What to Keep in Mind
While June 30, 2024, is the federal deadline for submitting your application, some colleges, every state, the District of Columbia, four U.S. territories, three Oceanian countries, and Guam have set their own individual deadlines for the 2023–24 academic year and/or have additional rules or forms. Before filling out the FAFSA, you should confirm whether your location of residence and the college(s) you’re interested in applying to have their own deadlines, which may require checking with your financial aid office and/or administrator. Additionally, some states have a limited amount of financial aid they can award, so the deadline for these states is whenever these funds are depleted.
Generally speaking, you should endeavor to file your FAFSA as soon as possible. That said, you have nearly nine months to complete the form and make any necessary financial updates. So, unless you live in one of the states with limited award funds, there’s no real need to worry if you’re unable to file on opening day. Also, as it’s a Saturday, there’s a decent chance many students and families will try to file during this weekend, so the online application may be slower to load today.

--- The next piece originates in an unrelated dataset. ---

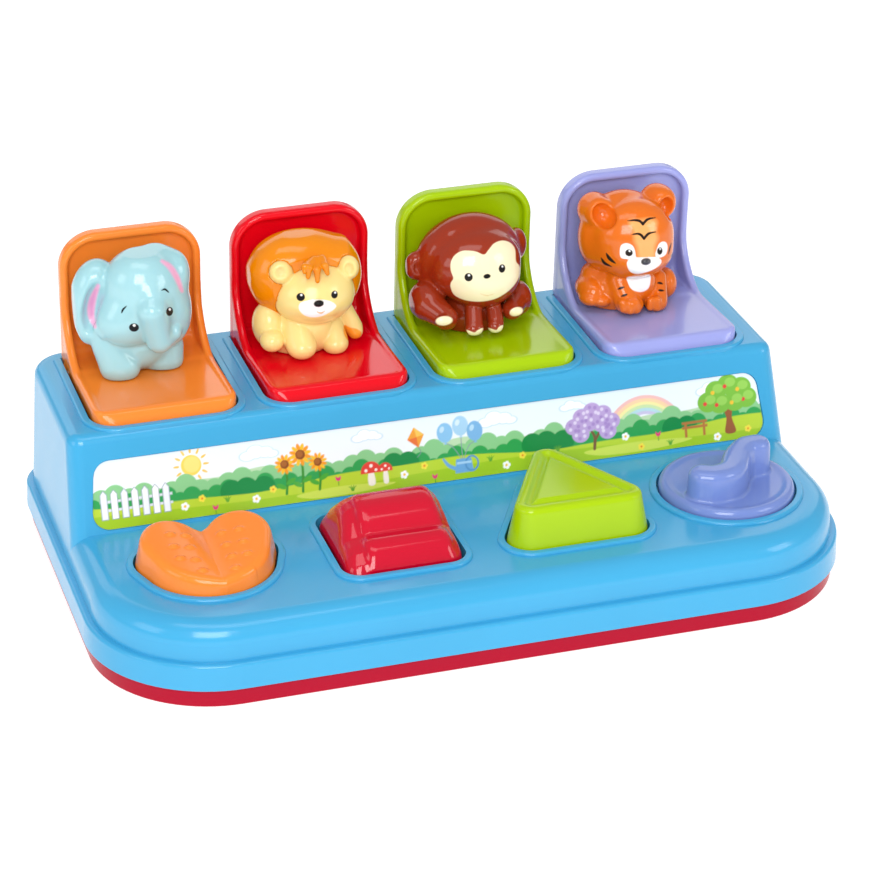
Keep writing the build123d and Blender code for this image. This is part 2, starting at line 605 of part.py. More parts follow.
# ---------------------------------------------------------------- triangle button
TRI_BAR_X, TRI_PIN_Y = 52.0, -46.0
TRI_C = (38.9, -46.6)
with BuildPart() as triangle_inside:
    with BuildSketch(Plane.XY.offset(23.4)):
        add(triangle_plan.sketch)
        offset(amount=-0.6)
    extrude(amount=22.0, taper=6)
with BuildPart() as triangle_button:
    with BuildSketch(Plane.XY.offset(25.0)):
        add(triangle_plan.sketch)
        offset(amount=3.2)
    extrude(amount=8.1)
    with BuildSketch(Plane.XY.offset(Z_DECK)):
        add(triangle_plan.sketch)
        offset(amount=3.2)
    extrude(amount=50.0 - Z_DECK, taper=10.7)
    fillet(triangle_button.faces().sort_by(Axis.Z)[-1].edges(), radius=1.6)
    with BuildSketch(Plane.XY.offset(23.5)):
        add(triangle_plan.sketch)
        offset(amount=3.2 + 2.2)
    extrude(amount=2.2)
    # groove that frames the raised inner triangle
    with BuildSketch(Plane.XY.offset(48.6)):
        add(triangle_plan.sketch)
        offset(amount=-4.1)
        with BuildSketch(mode=Mode.PRIVATE) as tri_core:
            add(triangle_plan.sketch)
            offset(amount=-7.4)
        add(tri_core.sketch, mode=Mode.SUBTRACT)
    extrude(amount=3.0, mode=Mode.SUBTRACT)
    add(triangle_inside.part, mode=Mode.SUBTRACT)
    with Locations((38.9, -47.0, 35.0)):
        Cylinder(radius=8.2, height=23.0)
    with Locations((TRI_BAR_X - 3.6, TRI_PIN_Y, 29.3)):
        Box(2.5, 7.0, 34.0)
    with Locations((TRI_BAR_X - 0.6, TRI_PIN_Y, PUSH_PIN_Z)):
        Cylinder(radius=PIN_R, height=6.5, rotation=(0, 90, 0))
triangle_button.part.label = "triangle_button"
print("triangle", triangle_button.part.volume, len(triangle_button.part.solids()), triangle_button.part.is_valid)
export_step(triangle_button.part, "parts/triangle_button.step")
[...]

Potential Differences in 2023–24
Back in December 2021, the U.S. Congress passed the FAFSA Simplification Act. As a result of this new legislation, a host of changes to the FAFSA are currently slated to take effect in the near future. When the act was passed, the general effective date for these changes was July 1, 2023. This was later pushed back July 1, 2024, meaning the Education Department now has the authority to implement some of FAFSA Simplification Act’s provisions “on or after July 1, 2023, but no later than July 1, 2024.”
Some of the most significant of these changes include:
- The EFC will be replaced with the Student Aid Index (SAI). While the EFC cannot be lower than $0, the SAI can be as low as -$1,500.
- The updated FAFSA will have fewer questions for applicants to answer, making the application take less time to complete.
- The income protection allowance (IPA) levels have been increased, reducing the amount of income used when calculating the SAI.
- Incarcerated persons in a federal or state penal institution will no longer be prohibited from receiving Pell Grants.
- Pell Grant eligibility has been restored for students who were previously disqualified for certain situations that were beyond their control.
- Students who are homeless or have been in foster care will have an easier time qualifying for independent student status.
- People who are assigned male at birth who fail to register with the Selective Service as well as students convicted for the possession or sale of a controlled substance will no longer be ineligible for federal student aid.
- Additional details will be provided on how institutions of higher education (IHEs) are to calculate components of cost of attendance (COA) for students in various circumstances.
- The Subsidized Usage Limit Applies (SULA) requirement, which prevents first-time borrowers from receiving direct loans for a period greater than 150% the published length of the academic program in which they are currently enrolled, will be repealed.